Je m'étonne que la Dgccrf n'ait pas ouvert d'enquête à la suite de mon rapport de 2022, dans la mesure où je pense avoir caractérisé les atteintes à la concurrence. Qui plus est, ils peuvent avoir accès aux liasses fiscales. GBH vous a fourni le chiffre d'affaires des magasins, mais n'a pas évoqué les chiffres d'affaires des grossistes, qu'il possède lui aussi. Or, un grossiste vend des produits, donc il faut le mettre dans la part de marché. Lorsqu'il a racheté Vindémia, GBH a récupéré Super Cash, le plus important grossiste alimentaire de La Réunion, qui totalise 80 % de part de marché auprès des petits commerçants de l'île et qui réalise 100 millions d'euros de chiffre d'affaires.
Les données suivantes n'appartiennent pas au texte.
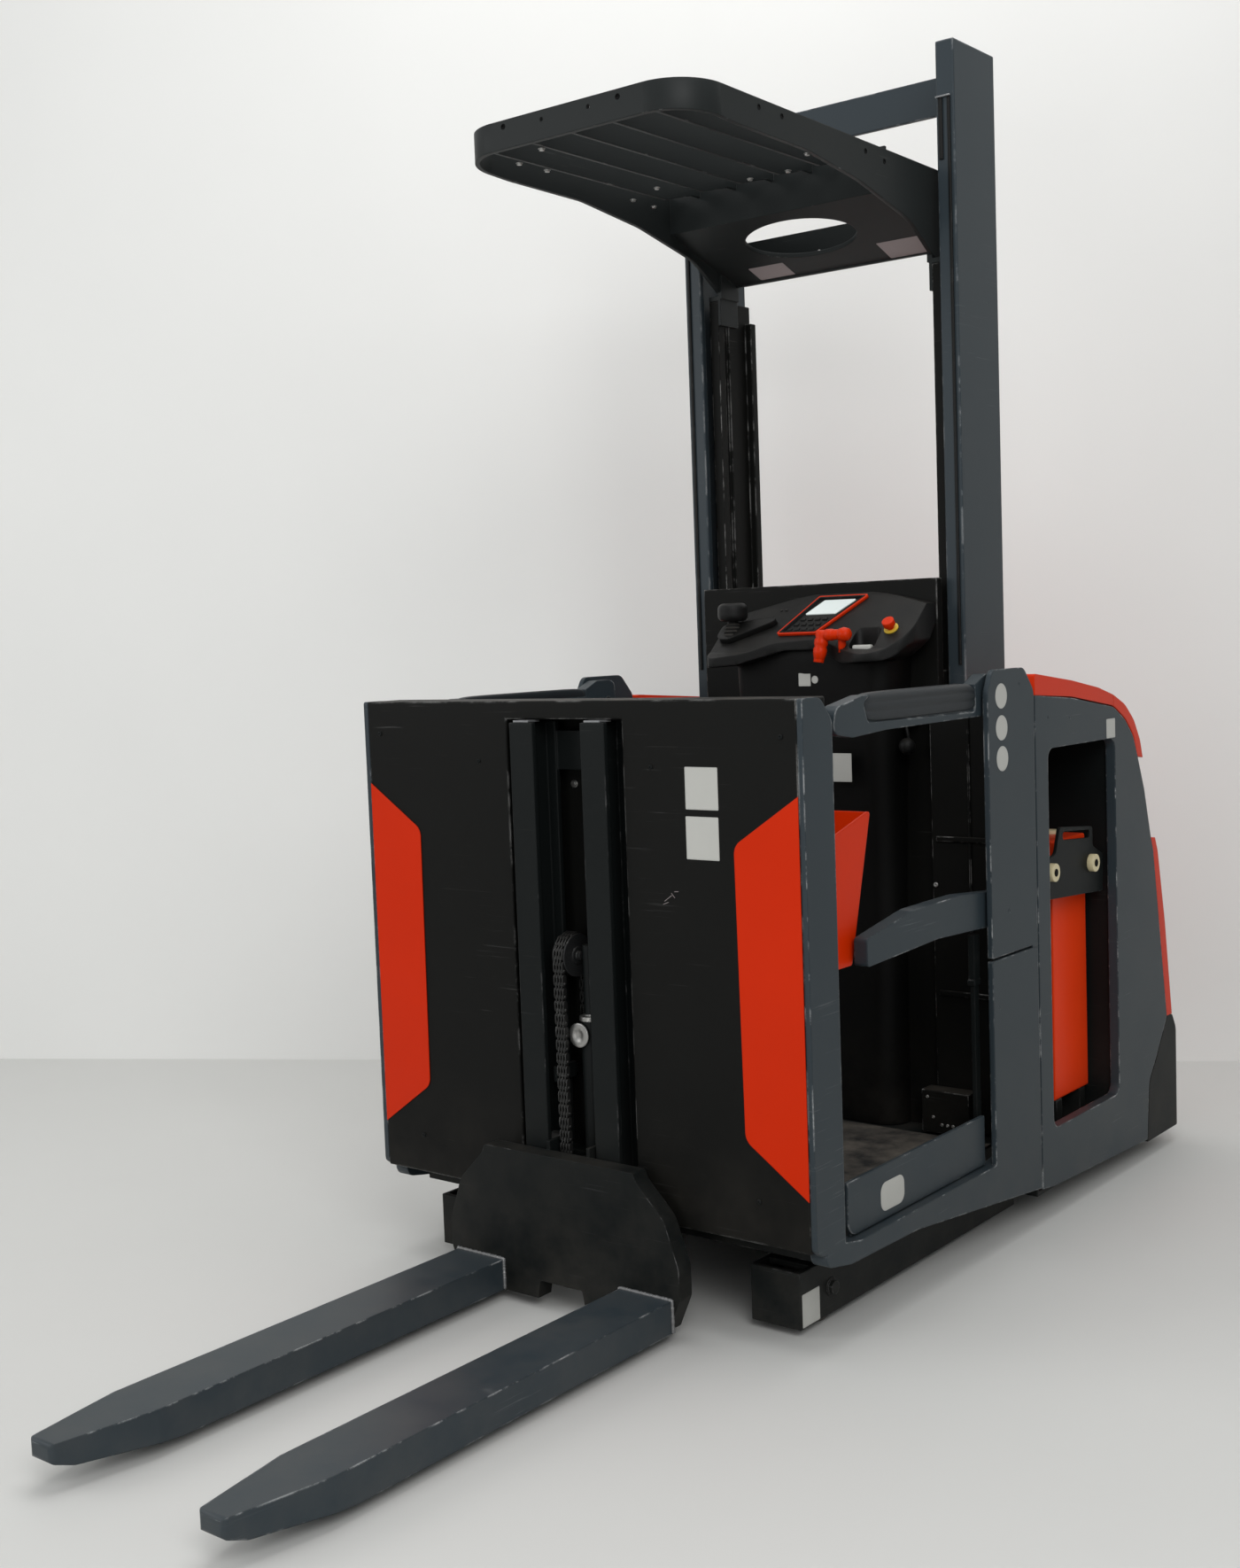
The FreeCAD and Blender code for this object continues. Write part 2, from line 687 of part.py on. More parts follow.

Le groupe Bernard Hayot a beaucoup de chance : l'Autorité de la concurrence lui a donné raison, et même le Conseil d'État. Mais moi je persiste à dire que ces deux institutions se sont trompées. Si on regarde votre loi, la décision de l'Autorité de la concurrence est privée de base légale, car elle a tablé sur des engagements structuraux et comportementaux qui visaient à neutraliser les effets d'atteinte à la concurrence. Or, ce n'est pas ce qui s'est passé. Un exemple : quand on dit qu'un acteur va limiter la part de marché, et qu'au bout de deux ans, cet acteur se casse la figure en perdant 40 % de son chiffre d'affaires au profit du groupe Hayot et du groupe Excellence – Leclerc. En résumé, on a dans mon rapport la preuve que le dispositif de l'Autorité de la concurrence qui était destiné à limiter les effets de la concentration n'a pas été effectif. Je l'ai démontré, mais le Conseil d'État n'a manifestement pas lu mon rapport.